___ Information supplied ___
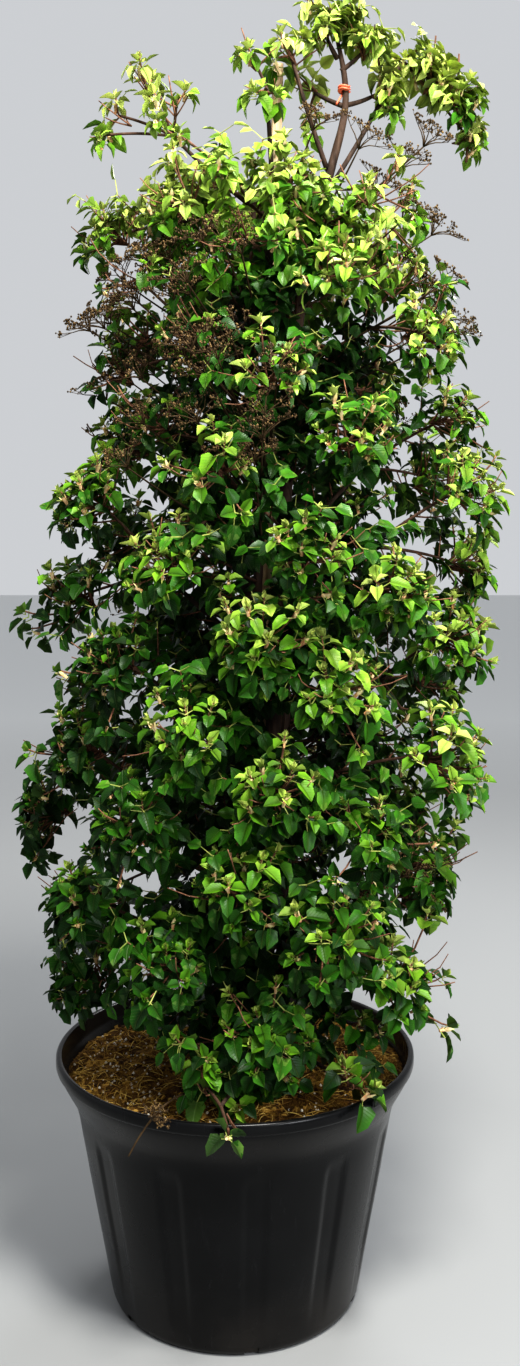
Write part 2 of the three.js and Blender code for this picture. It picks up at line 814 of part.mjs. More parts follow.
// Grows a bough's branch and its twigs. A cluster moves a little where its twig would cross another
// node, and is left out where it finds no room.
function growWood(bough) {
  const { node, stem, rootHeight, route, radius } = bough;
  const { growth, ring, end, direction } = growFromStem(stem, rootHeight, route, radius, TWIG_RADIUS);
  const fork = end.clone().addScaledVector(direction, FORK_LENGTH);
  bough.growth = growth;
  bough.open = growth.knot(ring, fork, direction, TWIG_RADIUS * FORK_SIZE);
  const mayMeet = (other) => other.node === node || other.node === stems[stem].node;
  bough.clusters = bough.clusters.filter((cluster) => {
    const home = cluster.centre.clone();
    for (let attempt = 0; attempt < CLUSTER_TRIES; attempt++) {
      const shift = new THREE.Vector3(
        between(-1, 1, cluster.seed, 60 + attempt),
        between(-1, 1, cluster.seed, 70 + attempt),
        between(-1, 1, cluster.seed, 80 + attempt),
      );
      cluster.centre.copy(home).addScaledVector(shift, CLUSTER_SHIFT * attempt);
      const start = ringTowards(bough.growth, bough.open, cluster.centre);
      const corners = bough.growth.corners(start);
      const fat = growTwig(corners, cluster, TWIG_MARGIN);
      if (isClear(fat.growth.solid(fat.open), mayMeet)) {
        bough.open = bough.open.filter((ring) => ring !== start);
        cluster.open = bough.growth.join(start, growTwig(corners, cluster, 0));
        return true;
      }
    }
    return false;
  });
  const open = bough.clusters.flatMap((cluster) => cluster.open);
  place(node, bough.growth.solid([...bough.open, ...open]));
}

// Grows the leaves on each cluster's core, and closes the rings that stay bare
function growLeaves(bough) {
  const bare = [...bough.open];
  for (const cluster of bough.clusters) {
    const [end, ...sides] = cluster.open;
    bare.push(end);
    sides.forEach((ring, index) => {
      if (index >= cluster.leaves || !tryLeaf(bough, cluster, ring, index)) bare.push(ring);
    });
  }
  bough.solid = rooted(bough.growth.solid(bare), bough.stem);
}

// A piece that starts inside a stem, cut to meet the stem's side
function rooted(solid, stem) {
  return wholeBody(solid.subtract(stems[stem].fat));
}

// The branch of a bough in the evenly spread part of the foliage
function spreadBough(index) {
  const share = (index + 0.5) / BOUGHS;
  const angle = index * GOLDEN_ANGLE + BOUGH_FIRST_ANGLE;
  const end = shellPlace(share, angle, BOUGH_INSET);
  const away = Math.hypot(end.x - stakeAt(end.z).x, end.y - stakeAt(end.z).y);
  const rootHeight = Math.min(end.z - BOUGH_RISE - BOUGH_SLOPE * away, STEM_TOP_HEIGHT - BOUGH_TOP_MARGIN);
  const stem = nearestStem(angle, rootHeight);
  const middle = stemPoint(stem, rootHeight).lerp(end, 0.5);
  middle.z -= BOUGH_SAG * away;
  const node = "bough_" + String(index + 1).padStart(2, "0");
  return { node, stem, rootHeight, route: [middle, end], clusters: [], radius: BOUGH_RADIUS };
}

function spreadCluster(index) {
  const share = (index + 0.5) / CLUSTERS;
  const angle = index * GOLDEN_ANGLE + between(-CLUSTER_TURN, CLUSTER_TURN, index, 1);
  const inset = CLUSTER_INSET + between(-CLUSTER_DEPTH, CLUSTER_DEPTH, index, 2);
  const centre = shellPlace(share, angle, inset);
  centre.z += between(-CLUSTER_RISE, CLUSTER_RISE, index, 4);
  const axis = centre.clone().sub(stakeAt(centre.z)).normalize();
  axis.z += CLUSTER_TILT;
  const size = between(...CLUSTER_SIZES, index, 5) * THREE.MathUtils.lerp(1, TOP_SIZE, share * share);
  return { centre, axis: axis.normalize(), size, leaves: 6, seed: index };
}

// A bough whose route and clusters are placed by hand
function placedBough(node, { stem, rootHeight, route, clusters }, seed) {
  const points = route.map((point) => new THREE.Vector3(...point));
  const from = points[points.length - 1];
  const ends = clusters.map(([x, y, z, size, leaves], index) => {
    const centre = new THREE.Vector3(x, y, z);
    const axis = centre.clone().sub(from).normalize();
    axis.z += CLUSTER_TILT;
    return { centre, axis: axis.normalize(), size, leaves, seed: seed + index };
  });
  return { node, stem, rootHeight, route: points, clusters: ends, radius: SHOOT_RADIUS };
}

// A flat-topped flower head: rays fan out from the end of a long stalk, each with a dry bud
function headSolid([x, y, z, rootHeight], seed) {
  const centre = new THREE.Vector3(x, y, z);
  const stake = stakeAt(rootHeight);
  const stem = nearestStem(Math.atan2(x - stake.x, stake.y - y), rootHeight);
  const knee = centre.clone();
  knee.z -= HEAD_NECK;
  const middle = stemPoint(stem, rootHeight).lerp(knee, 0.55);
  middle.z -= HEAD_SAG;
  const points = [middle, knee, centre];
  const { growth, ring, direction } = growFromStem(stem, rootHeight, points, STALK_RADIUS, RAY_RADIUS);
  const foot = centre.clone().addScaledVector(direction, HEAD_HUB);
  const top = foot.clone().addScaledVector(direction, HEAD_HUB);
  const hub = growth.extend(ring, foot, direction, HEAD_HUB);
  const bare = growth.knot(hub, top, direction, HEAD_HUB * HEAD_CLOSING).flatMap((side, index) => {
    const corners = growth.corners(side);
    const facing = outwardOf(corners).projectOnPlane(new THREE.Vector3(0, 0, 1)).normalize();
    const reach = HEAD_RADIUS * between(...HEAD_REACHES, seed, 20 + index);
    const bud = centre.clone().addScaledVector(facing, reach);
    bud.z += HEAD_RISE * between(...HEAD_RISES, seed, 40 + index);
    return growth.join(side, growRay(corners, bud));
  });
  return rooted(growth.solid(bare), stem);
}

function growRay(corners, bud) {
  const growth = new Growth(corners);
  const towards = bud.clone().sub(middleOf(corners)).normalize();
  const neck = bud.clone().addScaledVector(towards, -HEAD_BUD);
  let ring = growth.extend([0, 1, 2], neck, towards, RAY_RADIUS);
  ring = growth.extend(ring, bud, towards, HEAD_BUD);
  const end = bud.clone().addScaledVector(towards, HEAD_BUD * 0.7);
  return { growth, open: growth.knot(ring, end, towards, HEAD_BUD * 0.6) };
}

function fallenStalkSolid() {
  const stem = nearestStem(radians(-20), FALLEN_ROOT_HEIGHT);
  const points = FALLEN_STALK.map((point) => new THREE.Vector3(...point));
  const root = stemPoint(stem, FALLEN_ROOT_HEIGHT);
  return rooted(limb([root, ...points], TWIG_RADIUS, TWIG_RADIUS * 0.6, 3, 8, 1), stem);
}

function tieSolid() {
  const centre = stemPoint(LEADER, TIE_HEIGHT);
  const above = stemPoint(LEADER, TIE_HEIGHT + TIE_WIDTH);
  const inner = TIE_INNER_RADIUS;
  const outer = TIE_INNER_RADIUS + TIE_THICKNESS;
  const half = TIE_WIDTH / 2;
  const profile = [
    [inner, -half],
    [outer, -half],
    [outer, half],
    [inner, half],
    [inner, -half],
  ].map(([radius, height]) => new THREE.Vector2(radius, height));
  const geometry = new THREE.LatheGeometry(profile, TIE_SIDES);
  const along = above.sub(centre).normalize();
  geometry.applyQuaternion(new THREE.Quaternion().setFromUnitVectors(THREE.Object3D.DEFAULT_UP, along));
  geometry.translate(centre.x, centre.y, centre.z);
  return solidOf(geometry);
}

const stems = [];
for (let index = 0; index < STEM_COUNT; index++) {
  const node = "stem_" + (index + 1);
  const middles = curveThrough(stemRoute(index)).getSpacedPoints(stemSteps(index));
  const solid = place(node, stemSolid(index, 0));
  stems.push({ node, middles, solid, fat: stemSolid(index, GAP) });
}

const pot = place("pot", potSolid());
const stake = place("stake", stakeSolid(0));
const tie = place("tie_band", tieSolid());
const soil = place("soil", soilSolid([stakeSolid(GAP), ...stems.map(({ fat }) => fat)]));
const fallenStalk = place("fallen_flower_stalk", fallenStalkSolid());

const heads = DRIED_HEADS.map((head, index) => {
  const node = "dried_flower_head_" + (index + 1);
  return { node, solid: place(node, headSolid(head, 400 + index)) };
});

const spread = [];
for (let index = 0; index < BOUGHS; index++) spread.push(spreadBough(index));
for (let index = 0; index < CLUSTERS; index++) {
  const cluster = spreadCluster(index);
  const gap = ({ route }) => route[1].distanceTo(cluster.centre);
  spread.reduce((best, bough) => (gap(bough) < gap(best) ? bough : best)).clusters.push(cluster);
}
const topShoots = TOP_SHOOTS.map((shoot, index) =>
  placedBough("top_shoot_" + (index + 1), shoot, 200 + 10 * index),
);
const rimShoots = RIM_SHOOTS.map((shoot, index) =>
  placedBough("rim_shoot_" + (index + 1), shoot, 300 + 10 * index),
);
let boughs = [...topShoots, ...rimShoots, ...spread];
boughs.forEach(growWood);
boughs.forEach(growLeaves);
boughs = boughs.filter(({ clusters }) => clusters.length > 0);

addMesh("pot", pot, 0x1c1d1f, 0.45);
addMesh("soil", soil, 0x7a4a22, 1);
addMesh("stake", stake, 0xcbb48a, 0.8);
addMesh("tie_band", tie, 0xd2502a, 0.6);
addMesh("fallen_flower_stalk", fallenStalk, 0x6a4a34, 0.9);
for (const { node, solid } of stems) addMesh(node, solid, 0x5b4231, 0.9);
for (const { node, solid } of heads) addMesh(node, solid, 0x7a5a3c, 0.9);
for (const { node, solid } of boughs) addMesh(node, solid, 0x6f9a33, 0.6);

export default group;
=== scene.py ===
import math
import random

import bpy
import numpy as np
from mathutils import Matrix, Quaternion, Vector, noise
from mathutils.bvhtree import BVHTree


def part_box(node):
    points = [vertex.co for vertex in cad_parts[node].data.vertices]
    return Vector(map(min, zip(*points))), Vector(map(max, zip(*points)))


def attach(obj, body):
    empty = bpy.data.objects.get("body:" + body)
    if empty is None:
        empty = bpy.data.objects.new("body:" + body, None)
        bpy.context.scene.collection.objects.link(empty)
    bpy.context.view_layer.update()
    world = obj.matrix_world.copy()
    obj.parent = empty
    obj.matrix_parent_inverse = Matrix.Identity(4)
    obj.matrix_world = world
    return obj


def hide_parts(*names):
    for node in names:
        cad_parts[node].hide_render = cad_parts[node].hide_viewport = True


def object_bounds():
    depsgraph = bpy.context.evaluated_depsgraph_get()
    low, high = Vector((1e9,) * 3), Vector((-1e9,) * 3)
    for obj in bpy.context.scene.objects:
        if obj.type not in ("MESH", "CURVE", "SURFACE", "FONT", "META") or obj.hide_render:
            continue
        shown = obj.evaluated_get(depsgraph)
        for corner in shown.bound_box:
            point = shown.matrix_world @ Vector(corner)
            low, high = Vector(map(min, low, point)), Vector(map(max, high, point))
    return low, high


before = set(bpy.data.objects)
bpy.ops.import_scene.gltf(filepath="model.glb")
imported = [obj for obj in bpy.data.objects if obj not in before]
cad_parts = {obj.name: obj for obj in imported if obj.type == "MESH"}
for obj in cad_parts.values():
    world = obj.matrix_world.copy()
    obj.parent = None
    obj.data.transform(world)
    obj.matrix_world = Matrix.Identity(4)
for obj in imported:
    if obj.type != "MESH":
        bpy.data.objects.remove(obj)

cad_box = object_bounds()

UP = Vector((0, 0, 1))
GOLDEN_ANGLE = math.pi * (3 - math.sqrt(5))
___
### Requirement
Give back exactly the lines from the line that has "pot, 0x1c1d1f, 0.45);" to the line that has "from mathutils.bvhtree import BVHTree", both included, and leave out all others.

### Answer for the task
addMesh("pot", pot, 0x1c1d1f, 0.45);
addMesh("soil", soil, 0x7a4a22, 1);
addMesh("stake", stake, 0xcbb48a, 0.8);
addMesh("tie_band", tie, 0xd2502a, 0.6);
addMesh("fallen_flower_stalk", fallenStalk, 0x6a4a34, 0.9);
for (const { node, solid } of stems) addMesh(node, solid, 0x5b4231, 0.9);
for (const { node, solid } of heads) addMesh(node, solid, 0x7a5a3c, 0.9);
for (const { node, solid } of boughs) addMesh(node, solid, 0x6f9a33, 0.6);

export default group;
=== scene.py ===
import math
import random

import bpy
import numpy as np
from mathutils import Matrix, Quaternion, Vector, noise
from mathutils.bvhtree import BVHTree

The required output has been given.